El 23-J fue la primera vez en muchos años que los catalanes en el exterior pudieron votar sin tener que solicitar el «voto rogado». La medida ha supuesto una mejora, pero claramente insuficiente, ya que al final solo votó un 7 % del censo exterior. Cualquier proceso electoral con una participación de solo el 7 % sería considerado poco democrático.

Aún así, el sistema sigue presentando problemas importantes. Las papeletas se podían descargar por Internet, pero el proceso fue poco eficiente: los enlaces eran inaccesibles, difíciles de transcribir y, en algunos casos, ni siquiera funcionaban. Además, la información sobre la derogación del voto rogado no llegó a todos, y muchos catalanes aún pensaban que era necesario recibir la documentación por correo o que podían votar directamente el día de las elecciones en el consulado.

En los consulados también hubo desorganización. Las instrucciones cambiaron a mitad del proceso: primero exigían una copia del pasaporte dentro del sobre y luego eliminaron esta obligación. La confusión sobre la firma detrás del sobre, con normas contradictorias entre catalán y castellano, agravó la situación. Estas contradicciones generan dudas sobre la validez de los votos y dejan abierta la posibilidad de que algunos terminen siendo excluidos del recuento.

A pesar de las mejoras logísticas respecto al pasado, el sistema aún depende de los servicios de correos locales, que son lentos y poco fiables. Los certificados electorales y los sobres siguen siendo imprescindibles para votar por correo y no se pueden descargar digitalmente, lo que alarga los plazos y crea dependencia de unos canales a menudo poco eficientes.

Finalmente, la opacidad del proceso es el gran problema pendiente. Los consulados no han publicado datos claros de participación, ni de votos recibidos presencialmente o por correo. Tampoco hay garantías de que todos los votos sean contados ni trazabilidad del proceso. Esto hace que, a pesar del fin del voto rogado y ciertas mejoras, el voto exterior continúe siendo una «caja negra» donde la ciudadanía no puede comprobar si su participación ha sido tenida en cuenta.

Esta problemática, que se repite desde hace muchos años, siempre termina chocando con una realidad aparentemente inmutable: todas las decisiones sobre procesos electorales las dicta la Junta Electoral Central. ¿Y por qué?
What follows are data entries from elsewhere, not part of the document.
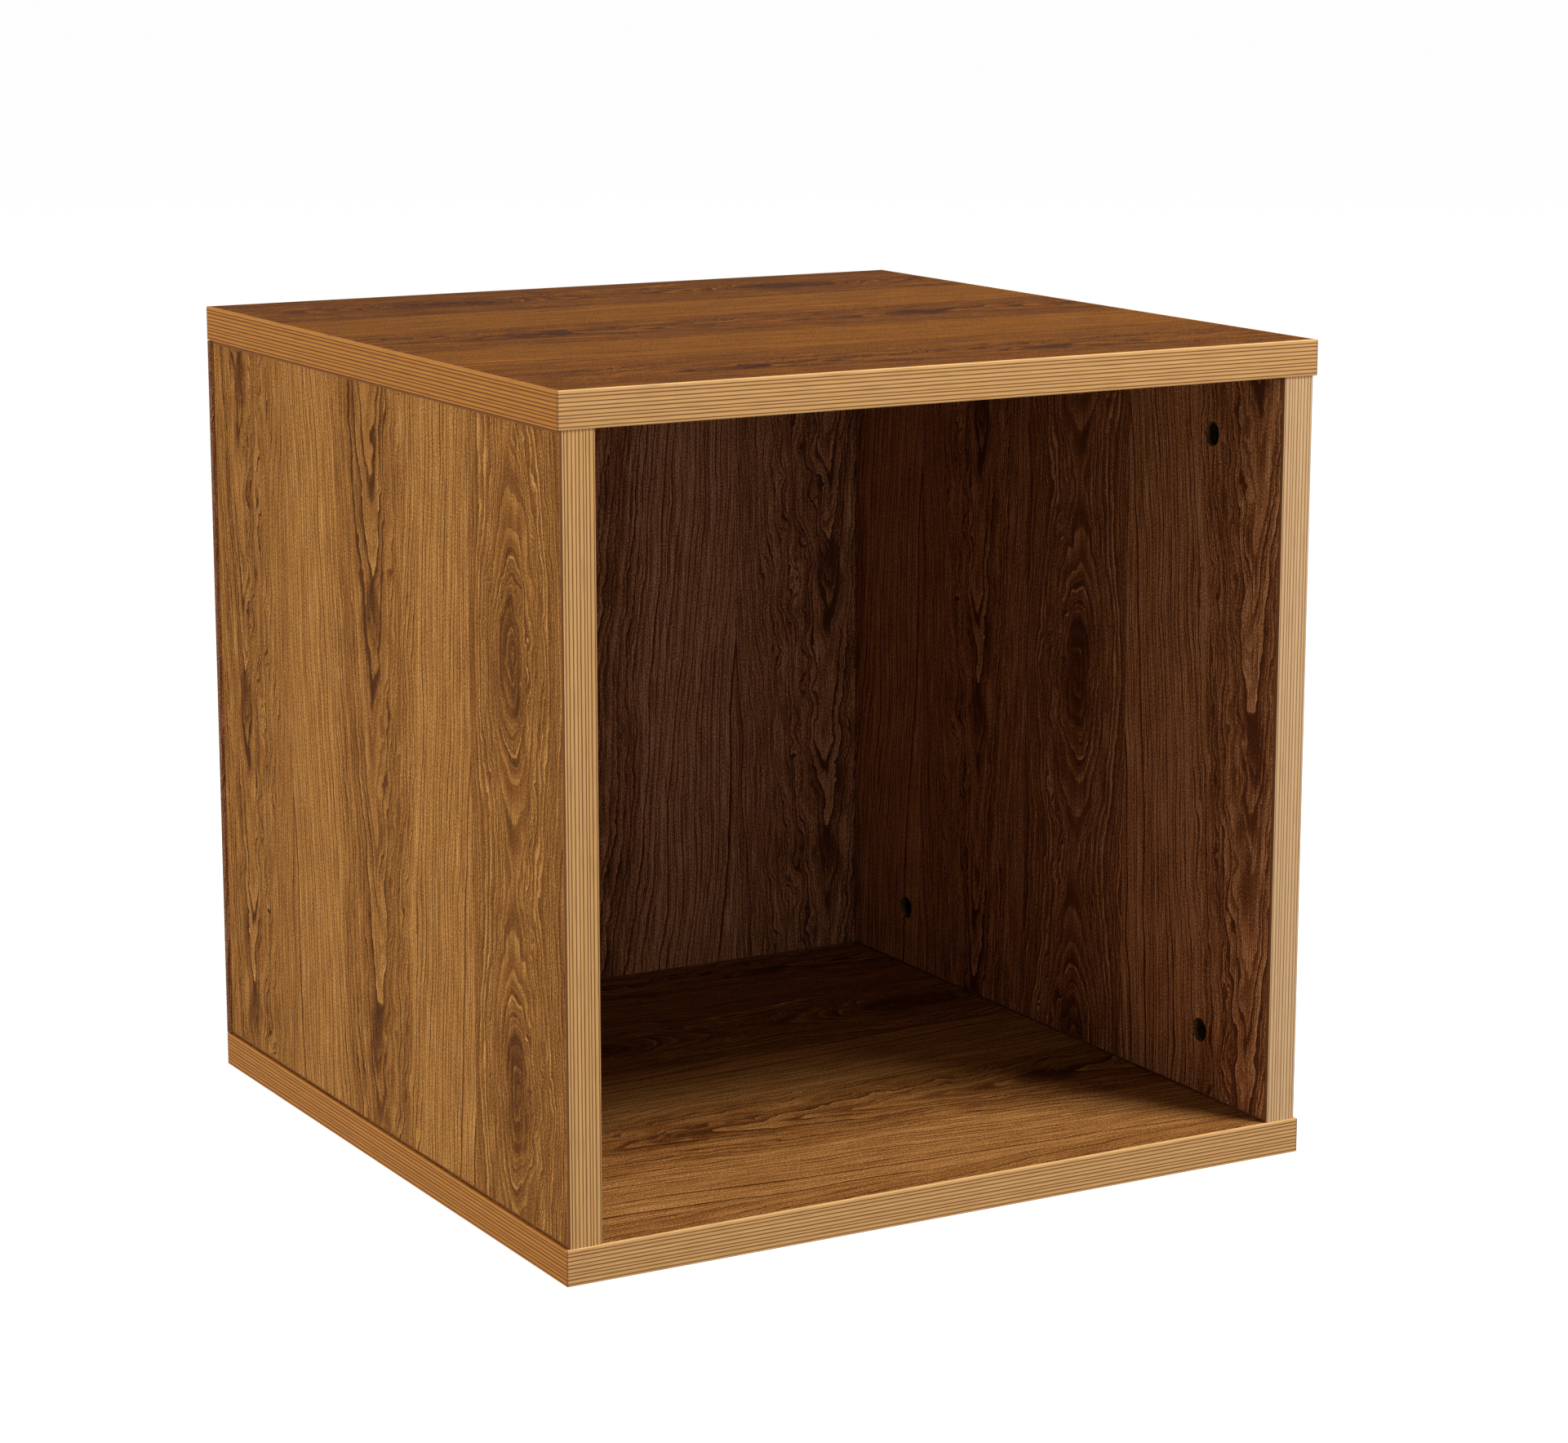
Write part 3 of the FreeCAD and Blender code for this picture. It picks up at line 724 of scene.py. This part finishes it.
# ---------------------------------------------------------------------------------------------
# Back panel screws: six 3 x 16 mm countersunk steel screws, three up each side, driven through
# the rear panel into the rear edges of the side boards.
# ---------------------------------------------------------------------------------------------


def screw_radius(t, level, angle):
    cone = t.maths("SUBTRACT", t.maths("ADD", t.sizes["Head Radius"], t.sizes["Head Rim"]), level)
    head = t.maths("MINIMUM", cone, t.sizes["Head Radius"])
    tip = t.maths("DIVIDE", t.maths("SUBTRACT", t.sizes["End"], level), t.sizes["Tip Length"])
    shank = t.maths("MULTIPLY", t.maths("MINIMUM", tip, 1.0), t.sizes["Shank Radius"])
    return t.maths("MAXIMUM", head, t.maths("MAXIMUM", threaded(t, level, angle, shank), 0.0))


def cross_recess(t, part):
    # Two crossed bars, as deep again outside the head as in it, are cut out of it
    bars = t.tree.nodes.new("GeometryNodeJoinGeometry")
    long, short = t.sizes["Slot Length"], t.sizes["Slot Width"]
    tall = t.maths("MULTIPLY", t.sizes["Slot Depth"], 2.0)
    for bar_size in (t.vector(long, short, tall), t.vector(short, long, tall)):
        t.join(t.add("GeometryNodeMeshCube", {"Size": bar_size}), bars.inputs[0])
    cut = t.tree.nodes.new("GeometryNodeMeshBoolean")
    cut.operation = "DIFFERENCE"
    cut.solver = "EXACT"
    cut.inputs["Self Intersection"].default_value = True
    t.join(part, cut.inputs["Mesh 1"])
    t.join(bars.outputs[0], cut.inputs["Mesh 2"])
    return cut.outputs[0]


YELLOW_PLATE = ((178, 158, 104), (208, 192, 142))
SCREW_SIZES = {
    "Start": 0.0, "End": 16.0, "Head Radius": 3.0, "Head Rim": 0.4, "Shank Radius": 1.5, "Tip Length": 2.0,
    "Thread Start": 3.0, "Pitch": 1.2, "Thread Depth": 0.35,
    "Slot Length": 3.4, "Slot Width": 0.8, "Slot Depth": 1.1,
}
screws_tree = Turnery(
    "countersunk screw", plated_steel("yellow-passivated steel", *YELLOW_PLATE, 0.22), SCREW_SIZES,
    facets=24, rows=108, margin=0.2, radius=screw_radius, finishing=cross_recess,
)
SCREW_HEIGHTS = (55.0, 175.0, 295.0)
FORWARDS = (math.pi / 2, 0.0, 0.0)
rear_face = box_mm("back_panel")[1][Y]
screw_places = [(x, rear_face, height) for x in (-side_middle, side_middle) for height in SCREW_HEIGHTS]
screws = screws_tree.make("countersunk_back_panel_screws", screw_places, FORWARDS)
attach(screws, "cube")
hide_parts("back_panel_screws")

# ---------------------------------------------------------------------------------------------
# Studio: a seamless white backdrop, a soft light from the left, a key light from the upper
# right, a dim white tent all round and the camera.
# ---------------------------------------------------------------------------------------------

# The floor is flat for ten metres round and then sweeps up as a white wall
FLAT_REACH = 10.0
WALL_REACH = 30.0
WALL_HEIGHT = 20.0
FLOOR_SIDES = 48
SWEEP_STEPS = 12
rims = [(FLAT_REACH, 0.0)]
for step in range(1, SWEEP_STEPS + 1):
    turn = math.pi / 2 * step / SWEEP_STEPS
    rim_reach = FLAT_REACH + (WALL_REACH - FLAT_REACH) * math.sin(turn)
    rims.append((rim_reach, WALL_HEIGHT * (1 - math.cos(turn))))
floor_corners = [(0.0, 0.0, 0.0)]
for rim_reach, rim_height in rims:
    for side in range(FLOOR_SIDES):
        turn = FULL_TURN * side / FLOOR_SIDES
        floor_corners.append((rim_reach * math.cos(turn), rim_reach * math.sin(turn), rim_height))
floor_faces = []
for side in range(FLOOR_SIDES):
    following = (side + 1) % FLOOR_SIDES
    floor_faces.append((0, 1 + side, 1 + following))
    for ring in range(len(rims) - 1):
        inner = 1 + ring * FLOOR_SIDES
        outer = inner + FLOOR_SIDES
        floor_faces.append((inner + side, outer + side, outer + following, inner + following))
floor_mesh = bpy.data.meshes.new("studio floor")
floor_mesh.from_pydata(floor_corners, [], floor_faces)
floor_mesh.shade_smooth()
floor = bpy.data.objects.new("studio_floor", floor_mesh)
bpy.context.scene.collection.objects.link(floor)
floor.visible_diffuse = False
floor.visible_glossy = False
WHITE = (1, 1, 1, 1)
FLOOR_GREY = (0.30, 0.30, 0.30, 1)
FLOOR_GLOW = 0.92
floor_paint = Finish("pale floor")
floor_paint.shader.inputs["Base Color"].default_value = FLOOR_GREY
floor_paint.shader.inputs["Roughness"].default_value = 1.0
floor_paint.shader.inputs["Specular IOR Level"].default_value = 0.0
floor_paint.shader.inputs["Emission Color"].default_value = WHITE
floor_paint.shader.inputs["Emission Strength"].default_value = FLOOR_GLOW
floor_mesh.materials.append(floor_paint.material)

# The tent is dimmer overhead than at the sides: how high a direction points, and how bright it is
SIDES = (0.2, 0.44)
OVERHEAD = (0.9, 0.12)
world = bpy.data.worlds.new("white tent")
bpy.context.scene.world = world
world.use_nodes = True
tent = world.node_tree
direction = tent.nodes.new("ShaderNodeTexCoord")
upright = tent.nodes.new("ShaderNodeSeparateXYZ")
dimming = tent.nodes.new("ShaderNodeMapRange")
dimming.inputs["From Min"].default_value, dimming.inputs["To Min"].default_value = SIDES
dimming.inputs["From Max"].default_value, dimming.inputs["To Max"].default_value = OVERHEAD
tent.links.new(direction.outputs["Generated"], upright.inputs[0])
tent.links.new(upright.outputs["Z"], dimming.inputs["Value"])
tent.links.new(dimming.outputs["Result"], tent.nodes["Background"].inputs["Strength"])
tent.nodes["Background"].inputs["Color"].default_value = WHITE


def soft_light(name, place, aim, size, watts):
    lamp = bpy.data.lights.new(name, "AREA")
    lamp.shape = "RECTANGLE"
    lamp.size, lamp.size_y = size
    lamp.energy = watts
    light = bpy.data.objects.new(name, lamp)
    light.location = place
    light.rotation_euler = (Vector(aim) - Vector(place)).to_track_quat("-Z", "Y").to_euler()
    bpy.context.scene.collection.objects.link(light)


soft_light("left light", (-2.6, 0.15, 0.5), (0, 0, 0.17), (1.4, 1.2), 48)
soft_light("key light", (0.85, -1.0, 2.35), (0, -0.1, 0.1), (0.6, 0.6), 56)

LENS = 93.07
STANDING = (-0.8398, -1.5190, 0.5361)
LOOKING_DOWN = math.radians(11.747)
TURNED_RIGHT = math.radians(29.537)
camera_data = bpy.data.cameras.new("camera")
camera_data.sensor_width = 36.0
camera_data.lens = LENS
camera = bpy.data.objects.new("camera", camera_data)
camera.location = STANDING
camera.rotation_euler = Euler((math.pi / 2 - LOOKING_DOWN, 0, -TURNED_RIGHT))
bpy.context.scene.collection.objects.link(camera)
bpy.context.scene.camera = camera
bpy.context.scene.view_settings.view_transform = "Standard"
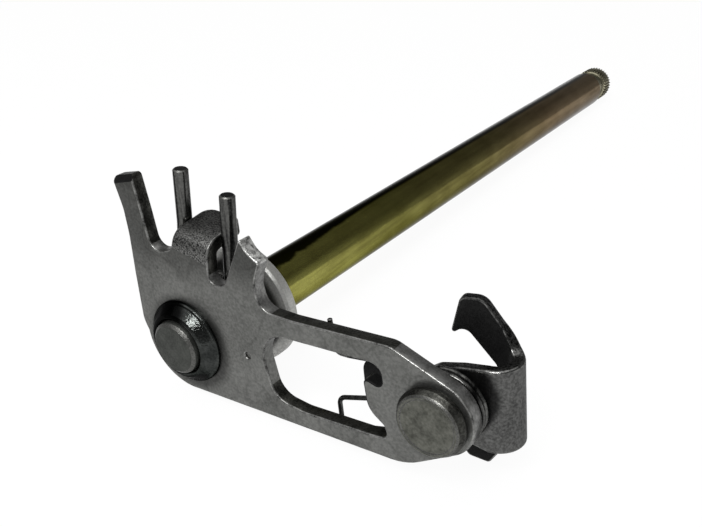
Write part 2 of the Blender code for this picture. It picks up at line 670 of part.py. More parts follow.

Pues porque en Cataluña somos la única comunidad autónoma que no tiene ley electoral propia. Hace cuarenta años que los partidos catalanes no se ponen de acuerdo en el reparto de escaños. Esta carencia democrática es reconocida por todos los partidos sin excepción. Creemos que ya es hora de cambiar la dinámica y tener una Ley Electoral Catalana.

Nuestra propuesta es presentar una ILP que, una vez reciba las 50,000 firmas necesarias, obligue a los partidos a discutir nuestras propuestas; entre ellas, una Junta Electoral Catalana, una circunscripción electoral para los catalanes del exterior, valorar el voto delegado y el voto electrónico, o la creación de un síndico electoral donde poder dejar constancia de cualquier incidencia.

Somos conscientes de que emprendemos una tarea titánica, pero creemos que ya es hora de ponernos de acuerdo y llevar adelante este proyecto. Una ley electoral propia no solo servirá para poner orden en el desorden del voto exterior: debe servir para todos los catalanes.